Credit: Chase Sutton

President and 1968 graduate Donald Trump's final active legal challenge against Pennsylvania's election results was dismissed by the state Supreme Court on Saturday, protecting the almost 2.6 million mail ballots the Trump campaign was seeking to invalidate.

The lawsuit, filed by Rep. Mike Kelly (R-Pa.) on Nov. 21, claimed, without widespread evidence, that the state law authorizing mail-in ballots in 2019 was unconstitutional. The suit also sought to have the GOP-controlled General Assembly substitute electors for those chosen by a majority of Pennsylvania voters which the Court stated lacked basis in law, The Philadelphia Inquirer reported.

“It is not our role to lend legitimacy to such transparent and untimely efforts to subvert the will of Pennsylvania voters,” Justice David N. Wecht wrote in an opinion agreeing with the Court’s three-page order.

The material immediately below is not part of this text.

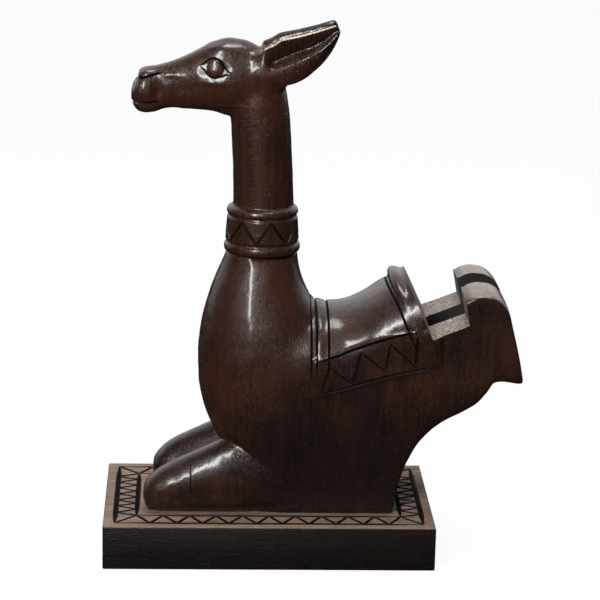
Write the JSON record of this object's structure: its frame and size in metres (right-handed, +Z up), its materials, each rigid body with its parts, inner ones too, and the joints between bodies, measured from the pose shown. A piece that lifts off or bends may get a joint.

In a unanimous decision, Court justices concluded that Kelly had waited months too late to challenge the mail-in voting law. The challenge would have been considered if the suit had been filed before the new law was used in a primary and general election and also before the campaign's favored candidate had lost the election, the Inquirer reported.

In addition to Kelly’s case, more than 11 other direct attempts by the Trump campaign to challenge Pennsylvania election results have failed on grounds of lack of evidence. 

The Inquirer reported that Commonwealth Court Judge Patricia McCullough issued an order to halt the state from further certifying its election results pending a hearing on the campaign's case. 

While President-elect Joe Biden’s victory in the state has already been certified, this new decision could have barred newly elected and reelected lawmakers from serving in the General Assembly’s next term. The state supreme court, however, dismissed the order Saturday night. 

Agreeing with many national legal and political experts, Penn professors have previously denounced the Trump campaign’s legal actions as “frivolous," arguing the lawsuits attack the very foundation of the American electoral system.